Addenda

Conceptual Summary of Jockers’ Chapter II

reading files into R variables
removing what is not the actual text (splitting, using tagging/metadata, or some other markers)
normalizing text (lowercasing, removing non-letter characters, normalizing spelling variations, removing noise-characters, like short vowels in Arabic)
collecting, checking and visualizing simple descriptive statistics (unique words, word frequencies, etc.)

Challenges for Arabic Corpus

What is the most difficult text in terms of the richness of its vocabulary?
What is the easiest text—in the same terms?
What are caveats in evaluating the richness of vocabulary?

Conceptual Summary of Jockers’ Chapter III

getting relative statistics on words
first graphs

Challenges for Arabic Corpus

What are the top ten words in specific Arabic texts?
Do Arabic texts differ much in this regard?

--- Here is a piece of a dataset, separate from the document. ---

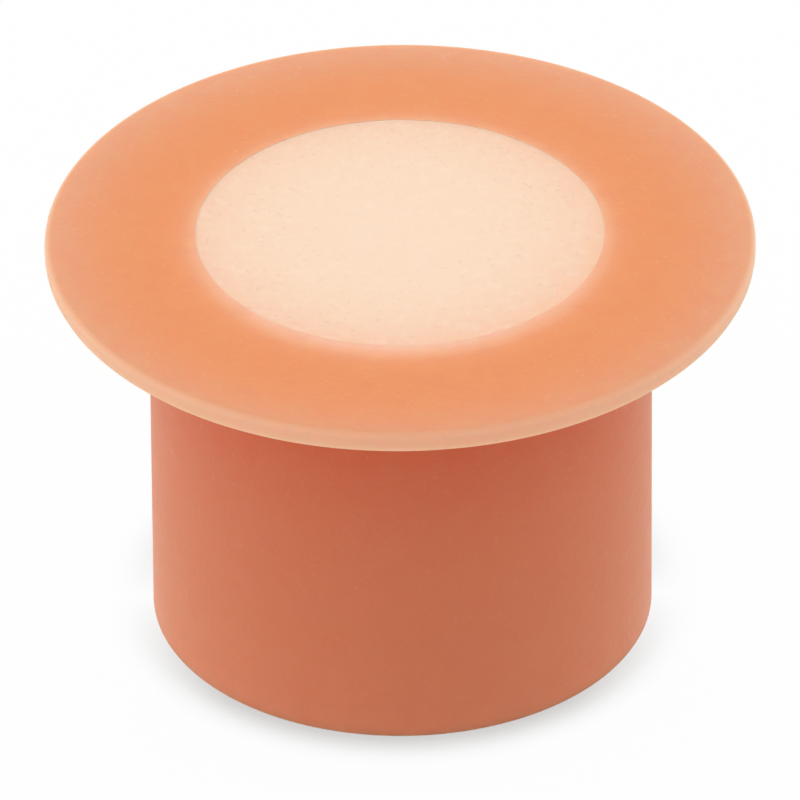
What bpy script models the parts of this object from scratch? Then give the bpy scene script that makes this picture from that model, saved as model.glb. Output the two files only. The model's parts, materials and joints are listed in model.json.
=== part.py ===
"""Flanged silicone closure for the neck of a culture flask, with a sponge disc seated in its top.

Metres, +Z up. The closure's axis is Z and the end of its plug rests on z = 0.
"""

import math

import bpy

# Driving dimensions of the moulded plug
PLUG_DIAMETER = 0.038
PLUG_LENGTH = 0.03085
FLANGE_OVERHANG = 0.0078
RIM_THICKNESS = 0.0019
CROWN_RISE = 0.0004
SEAT_WALL = 0.0036
LEDGE_WIDTH = 0.0014

# Driving dimensions of the sponge disc, and how it sits
DISC_THICKNESS = 0.004
DISC_RECESS = 0.00008
DISC_EDGE_RADIUS = 0.00015
FIT_GAP = 0.0003

# Rounding of the moulded plug's edges
RIM_TOP_RADIUS = 0.0005
RIM_BOTTOM_RADIUS = 0.00095
NECK_FILLET = 0.0008
PLUG_END_RADIUS = 0.0001
BORE_MOUTH_RADIUS = 0.0006
LEDGE_EDGE_RADIUS = 0.0003
LIP_RADIUS = 0.00015

# How finely round shapes are divided
TURN_STEPS = 96
ARC_STEPS = 4
CROWN_STEPS = 6
DISC_EDGE_STEPS = 2
MERGE_DISTANCE = 0.000001

# Finishes: linear colour, roughness, and how much light passes under the skin
SILICONE_COLOUR = (0.80, 0.24, 0.10)
SILICONE_ROUGHNESS = 0.45
SILICONE_SUBSURFACE = 0.3
SPONGE_COLOUR = (0.93, 0.70, 0.54)
SPONGE_ROUGHNESS = 0.8
SPONGE_SUBSURFACE = 0.2

# Sizes that follow from the driving ones
PLUG_RADIUS = PLUG_DIAMETER / 2
FLANGE_RADIUS = PLUG_RADIUS + FLANGE_OVERHANG
SEAT_RADIUS = PLUG_RADIUS - SEAT_WALL
BORE_RADIUS = SEAT_RADIUS - LEDGE_WIDTH
DISC_RADIUS = SEAT_RADIUS - FIT_GAP
RIM_TOP = PLUG_LENGTH + RIM_THICKNESS
LIP_TOP = RIM_TOP + CROWN_RISE
DISC_TOP = LIP_TOP - DISC_RECESS
DISC_BOTTOM = DISC_TOP - DISC_THICKNESS
LEDGE_TOP = DISC_BOTTOM - FIT_GAP


def clear_scene():
    for old in list(bpy.data.objects):
        bpy.data.objects.remove(old, do_unlink=True)


def new_collection(name):
    collection = bpy.data.collections.new(name)
    bpy.context.scene.collection.children.link(collection)
    return collection


def new_material(name, colour, roughness, subsurface):
    """A plain moulded finish, a little translucent as silicone is."""
    material = bpy.data.materials.new(name)
    material.use_nodes = True
    shader = material.node_tree.nodes["Principled BSDF"]
    shader.inputs["Base Color"].default_value = (*colour, 1.0)
    shader.inputs["Roughness"].default_value = roughness
    shader.inputs["Metallic"].default_value = 0.0
    shader.inputs["Subsurface Weight"].default_value = subsurface
    shader.inputs["Subsurface Scale"].default_value = RIM_THICKNESS
    return material


def crown_height(radius):
    """Height of the flange's gently domed top: level at the lip, falling away to the rim."""
    outward = (radius - SEAT_RADIUS) / (FLANGE_RADIUS - SEAT_RADIUS)
    return LIP_TOP - CROWN_RISE * outward**2


def crown_points():
    """Points along the domed top between the lip and the rim, with no rounding of their own."""
    points = []
    for step in range(1, CROWN_STEPS):
        radius = SEAT_RADIUS + (FLANGE_RADIUS - SEAT_RADIUS) * step / CROWN_STEPS
        points.append((radius, crown_height(radius), 0.0))
    return points


def arc_at_corner(before, corner, after, radius):
    """Points of the arc that rounds a corner, no longer than half of either side allows."""
    side_in = (before[0] - corner[0], before[1] - corner[1])
    side_out = (after[0] - corner[0], after[1] - corner[1])
    length_in = math.hypot(*side_in)
    length_out = math.hypot(*side_out)
    toward_in = (side_in[0] / length_in, side_in[1] / length_in)
    toward_out = (side_out[0] / length_out, side_out[1] / length_out)
    opening = math.acos(toward_in[0] * toward_out[0] + toward_in[1] * toward_out[1])
    setback = min(radius / math.tan(opening / 2), length_in / 2, length_out / 2)
    radius = setback * math.tan(opening / 2)
    middle = (toward_in[0] + toward_out[0], toward_in[1] + toward_out[1])
    to_centre = radius / math.sin(opening / 2) / math.hypot(*middle)
    centre = (corner[0] + middle[0] * to_centre, corner[1] + middle[1] * to_centre)
    start = (corner[0] + toward_in[0] * setback, corner[1] + toward_in[1] * setback)
    end = (corner[0] + toward_out[0] * setback, corner[1] + toward_out[1] * setback)
    angle_in = math.atan2(start[1] - centre[1], start[0] - centre[0])
    angle_out = math.atan2(end[1] - centre[1], end[0] - centre[0])
    turn = (angle_out - angle_in + math.pi) % (2 * math.pi) - math.pi
    points = []
    for step in range(ARC_STEPS + 1):
        angle = angle_in + turn * step / ARC_STEPS
        points.append((centre[0] + radius * math.cos(angle), centre[1] + radius * math.sin(angle)))
    return points


def rounded_outline(corners):
    """The closed outline through corners of (distance from the axis, height, rounding radius)."""
    outline = []
    for index, (distance, height, radius) in enumerate(corners):
        if radius == 0.0:
            outline.append((distance, height))
            continue
        before = corners[index - 1]
        after = corners[(index + 1) % len(corners)]
        outline.extend(arc_at_corner(before, (distance, height), after, radius))
    return outline


def turned_object(name, outline, material, collection):
    """A closed outline at +X, turned once about Z by a Screw modifier."""
    count = len(outline)
    points = [(distance, 0.0, height) for distance, height in outline]
    edges = [(index, (index + 1) % count) for index in range(count)]
    mesh = bpy.data.meshes.new(name)
    mesh.from_pydata(points, edges, [])
    mesh.materials.append(material)
    turned = bpy.data.objects.new(name, mesh)
    collection.objects.link(turned)
    screw = turned.modifiers.new("Turn", "SCREW")
    screw.axis = "Z"
    screw.angle = math.tau
    screw.steps = TURN_STEPS
    screw.render_steps = TURN_STEPS
    screw.use_merge_vertices = True
    screw.merge_threshold = MERGE_DISTANCE
    screw.use_smooth_shade = True
    turned.modifiers.new("Even shading", "WEIGHTED_NORMAL")
    return turned


def flanged_plug(collection):
    """The moulded silicone piece: a thin domed flange on a plug that is bored from below."""
    corners = [
        (FLANGE_RADIUS, RIM_TOP, RIM_TOP_RADIUS),
        (FLANGE_RADIUS, PLUG_LENGTH, RIM_BOTTOM_RADIUS),
        (PLUG_RADIUS, PLUG_LENGTH, NECK_FILLET),
        (PLUG_RADIUS, 0.0, PLUG_END_RADIUS),
        (BORE_RADIUS, 0.0, BORE_MOUTH_RADIUS),
        (BORE_RADIUS, LEDGE_TOP, LEDGE_EDGE_RADIUS),
        (SEAT_RADIUS, LEDGE_TOP, 0.0),
        (SEAT_RADIUS, LIP_TOP, LIP_RADIUS),
        *crown_points(),
    ]
    silicone = new_material(
        "Orange silicone", SILICONE_COLOUR, SILICONE_ROUGHNESS, SILICONE_SUBSURFACE
    )
    return turned_object("flanged_plug", rounded_outline(corners), silicone, collection)


def sponge_disc(collection):
    """The pale open-celled disc that lies on the ledge, a little below the lip."""
    bpy.ops.mesh.primitive_cylinder_add(
        vertices=TURN_STEPS,
        radius=DISC_RADIUS,
        depth=DISC_THICKNESS,
        location=(0.0, 0.0, (DISC_TOP + DISC_BOTTOM) / 2),
    )
    disc = bpy.context.object
    disc.name = "sponge_disc"
    disc.data.name = "sponge_disc"
    for linked in list(disc.users_collection):
        linked.objects.unlink(disc)
    collection.objects.link(disc)
    sponge = new_material(
        "Pale silicone sponge", SPONGE_COLOUR, SPONGE_ROUGHNESS, SPONGE_SUBSURFACE
    )
    disc.data.materials.append(sponge)
    bevel = disc.modifiers.new("Cut edge", "BEVEL")
    bevel.width = DISC_EDGE_RADIUS
    bevel.segments = DISC_EDGE_STEPS
    bevel.limit_method = "ANGLE"
    disc.data.shade_smooth()
    disc.modifiers.new("Even shading", "WEIGHTED_NORMAL")
    return disc


def build():
    clear_scene()
    closure = new_collection("Sponge closure")
    flanged_plug(closure)
    sponge_disc(closure)


build()
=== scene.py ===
"""The looks of a flanged silicone closure with a sponge disc seated in its top.

Metres, +Z up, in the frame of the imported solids: the axis is Z and the plug's end rests on z = 0.
"""

import json
import math

import bmesh
import bpy
from mathutils import Matrix, Vector, noise


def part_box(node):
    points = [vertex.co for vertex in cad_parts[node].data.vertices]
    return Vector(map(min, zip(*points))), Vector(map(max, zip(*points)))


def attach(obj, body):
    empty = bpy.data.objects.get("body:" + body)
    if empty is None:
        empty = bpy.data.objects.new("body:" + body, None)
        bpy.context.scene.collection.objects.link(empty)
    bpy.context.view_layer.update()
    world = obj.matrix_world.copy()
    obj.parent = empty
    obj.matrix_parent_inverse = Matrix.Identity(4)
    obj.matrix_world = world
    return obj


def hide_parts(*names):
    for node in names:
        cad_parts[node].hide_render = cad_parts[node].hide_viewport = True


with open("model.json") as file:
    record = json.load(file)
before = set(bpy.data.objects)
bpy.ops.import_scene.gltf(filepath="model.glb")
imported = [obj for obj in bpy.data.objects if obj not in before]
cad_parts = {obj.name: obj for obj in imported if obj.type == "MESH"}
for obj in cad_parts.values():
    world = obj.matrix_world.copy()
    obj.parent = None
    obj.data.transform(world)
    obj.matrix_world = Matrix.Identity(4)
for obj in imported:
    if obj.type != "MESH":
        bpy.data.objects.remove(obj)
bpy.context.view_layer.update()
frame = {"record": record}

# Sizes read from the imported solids
MM = 0.001
PLUG_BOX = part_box("flanged_plug")
DISC_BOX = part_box("sponge_disc")
MOUNT_HEIGHTS = {mount["name"]: mount["pos_m"][2] for mount in frame["record"]["mounts"]}
FLANGE_RADIUS = PLUG_BOX[1].x
LIP_TOP = PLUG_BOX[1].z
FLANGE_UNDERSIDE = MOUNT_HEIGHTS["flange_seat"]
DISC_TOP = DISC_BOX[1].z
DISC_BOTTOM = DISC_BOX[0].z

# Sizes that the boxes don't give
FIT_GAP = 0.3 * MM
PLUG_RADIUS = 19.0 * MM
SEAT_RADIUS = DISC_BOX[1].x + FIT_GAP
BORE_RADIUS = 14.0 * MM
CROWN_RISE = 0.4 * MM
RIM_TOP = LIP_TOP - CROWN_RISE
LEDGE_TOP = DISC_BOTTOM - FIT_GAP

# Rounding of the moulded edges
RIM_TOP_RADIUS = 0.5 * MM
RIM_BOTTOM_RADIUS = 0.95 * MM
NECK_FILLET = 0.8 * MM
PLUG_END_RADIUS = 0.1 * MM
BORE_MOUTH_RADIUS = 0.6 * MM
LEDGE_EDGE_RADIUS = 0.3 * MM
LIP_RADIUS = 0.05 * MM
DISC_EDGE_RADIUS = 0.02 * MM

# How the sponge disc sits in its seat, and how uneven it is
DISC_SEAT_GAP = 0.005 * MM
EDGE_RISE = 0.045 * MM
EDGE_RISE_WIDTH = 0.7 * MM
BROAD_RELIEF_SPAN = 2.6 * MM
BROAD_RELIEF_HEIGHT = 0.010 * MM
FINE_RELIEF_SPAN = 0.8 * MM
FINE_RELIEF_HEIGHT = 0.008 * MM
FINE_RELIEF_SHIFT = Vector((7.0, 3.0, 1.0))

# How finely the turned pieces are divided
TURN_STEPS = 288
ROUNDING_STEPS = 5
CROWN_CUTS = 40
WALL_CUTS = 60
OTHER_PLUG_CUTS = 12
DISC_CUTS = 110
DISC_SIDE_CUTS = 10
MERGE_DISTANCE = 0.001 * MM

# What tells the parts of a profile from each other
SHORTEST_LONG_EDGE = 2.0 * MM
UPPER_HALF_OF_RIM = FLANGE_UNDERSIDE + MM
LEAST_WALL_HEIGHT = 20.0 * MM
LEAST_DISC_WIDTH = 5.0 * MM
TOP_FACE_DEPTH = 0.03 * MM
BOTTOM_FACE_DEPTH = 0.01 * MM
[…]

Conceptual Summary of Jockers’ Chapter IV

saving often used results into variables for easier reuse

Code to try —

check = "word" # replace `word` with anything and run the code
word.v <- which(moby.word.v == check) # find check
length.word = length(word.v)
check.count.v <- rep(NA,length(n.time.v))
check.count.v[word.v] <- 1 # mark the occurrences with a 1
plot(check.count.v, main=paste0("Dispersion Plot of '",check,"' (",length.word," times) in Moby Dick"),
     xlab="Novel Time", ylab=check, type="h", ylim=c(0,1), yaxt='n')